Mientras en Chile seguimos discutiendo puntajes en pruebas estandarizadas y cómo reorganizar currículos sobrecargados, algo más grave está ocurriendo en silencio: nuestros estudiantes sienten que lo que aprenden no tiene conexión con su vida real. Y cuando el aprendizaje pierde sentido, la escuela también pierde su capacidad de transformar.
Pensemos en esto: un niño puede aprender estrategia y colaboración jugando en línea, una niña puede acercarse a la ciencia viendo videos en YouTube o en un taller de su barrio. El conocimiento hoy se construye en múltiples espacios, pero nuestra escuela sigue funcionando como si fuera el único lugar legítimo para aprender. Como si lo que pasa fuera de sus muros no tuviera valor.
Esta desconexión no es solo un problema pedagógico, sino algo que afecta profundamente a nuestros estudiantes. El aburrimiento, el ausentismo y la desafección que vemos no son problemas de conducta, sino señales de alarma de un sistema que no logra responder a la pregunta más básica de cualquier estudiante: «¿De qué me sirve aprender esto?». Cuando esa pregunta queda sin respuesta, lo aprendido se olvida rápido y, peor aún, pierde la capacidad de transformar la vida.

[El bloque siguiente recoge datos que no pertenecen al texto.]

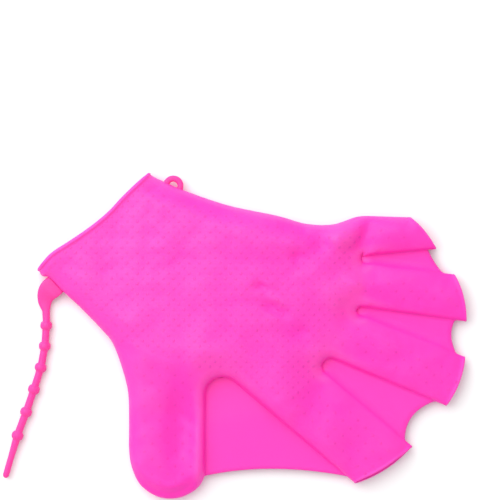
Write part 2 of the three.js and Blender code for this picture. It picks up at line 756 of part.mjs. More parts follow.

¿Cómo salimos de esta trampa? A mi juicio, la clave está en ayudar a cada estudiante a construir una identidad de aprendiz que le permita ser competente para aprender a todo lo largo y ancho de su vida. Cuando un niño, una niña o un joven entiende que tiene herramientas para aprender más allá de la sala de clases, su experiencia escolar cobra valor: ya no repite por obligación, sino que gana confianza para enfrentar nuevos desafíos futuros. Sin esa identidad de aprendiz, la escuela se convierte en un lugar que impone estándares —muchas veces inalcanzables— que son ajenos a la vida real.
Aquí es donde la escuela tiene un papel insustituible. Puede que no sea el único lugar donde se aprende, pero sí debe ser el espacio que garantice que todos, sin importar su origen, adquieran las bases para seguir aprendiendo en cualquier momento de su vida y en cualquier contexto. Esa es su responsabilidad más profunda: evitar que las diferencias de cuna se conviertan en desigualdades permanentes. Cuando la escuela no asume este rol, ocurre lo predecible, que es que quienes tienen más oportunidades y recursos aprendan más que quienes son más vulnerables.
Para cambiar esto, Chile necesita una escuela menos obsesionada con discutir sobre contenidos y sobre resultados y más preocupada por asegurar lo educativamente indispensable. No se trata de enseñar todo, sino de garantizar los aprendizajes básicos que permitan seguir aprendiendo toda la vida. También necesitamos abrir las aulas a lo que ocurre fuera: a la vida cotidiana, a las comunidades, a la cultura digital que forma parte de la experiencia de nuestros niños. De esa apertura depende que el aprendizaje recupere sentido y que la escuela vuelva a ser un lugar que entusiasme en lugar de desalentar.
El rol docente es decisivo en este desafío. No basta con transmitirles contenidos al alumnado; hay que ayudar a que consigan atribuirle sentido a lo que aprenden y lo conecten con su vida cotidiana y con su proyección vital. Esto es especialmente desafiante en Chile, donde los profesores deben manejar currículos sobrecargados y deben lidiar con problemas de convivencia, todo al mismo tiempo. En medio de tanta presión, a veces se olvida lo más importante: acompañar a cada niño a reconocerse como alguien capaz de tener las herramientas para aprender.
En definitiva, el reto de fondo es cómo devolver a la escuela su capacidad de inspirar, de conectar lo aprendido con la vida real y de proyectar futuros posibles para nuestros niños, niñas y jóvenes. Una escuela que fortalezca la identidad de aprendiz de cada estudiante y que no deje, por tanto, a nadie atrás. Si no damos ese paso, seguiremos teniendo aulas que pueden estar llenas, pero que igualmente estarán vacías de significado.
Si la escuela chilena sigue ignorando lo que ocurre más allá de sus muros, se volverá cada vez más irrelevante. Pero si logramos que dialogue con la vida cotidiana, que valore la diversidad de trayectorias y que garantice equidad, entonces la educación podrá volver a ser lo que nunca debió dejar de ser: la base sobre la cual construir un país más justo, cohesionado y democrático. ¿Y si tiramos abajo los muros de la escuela?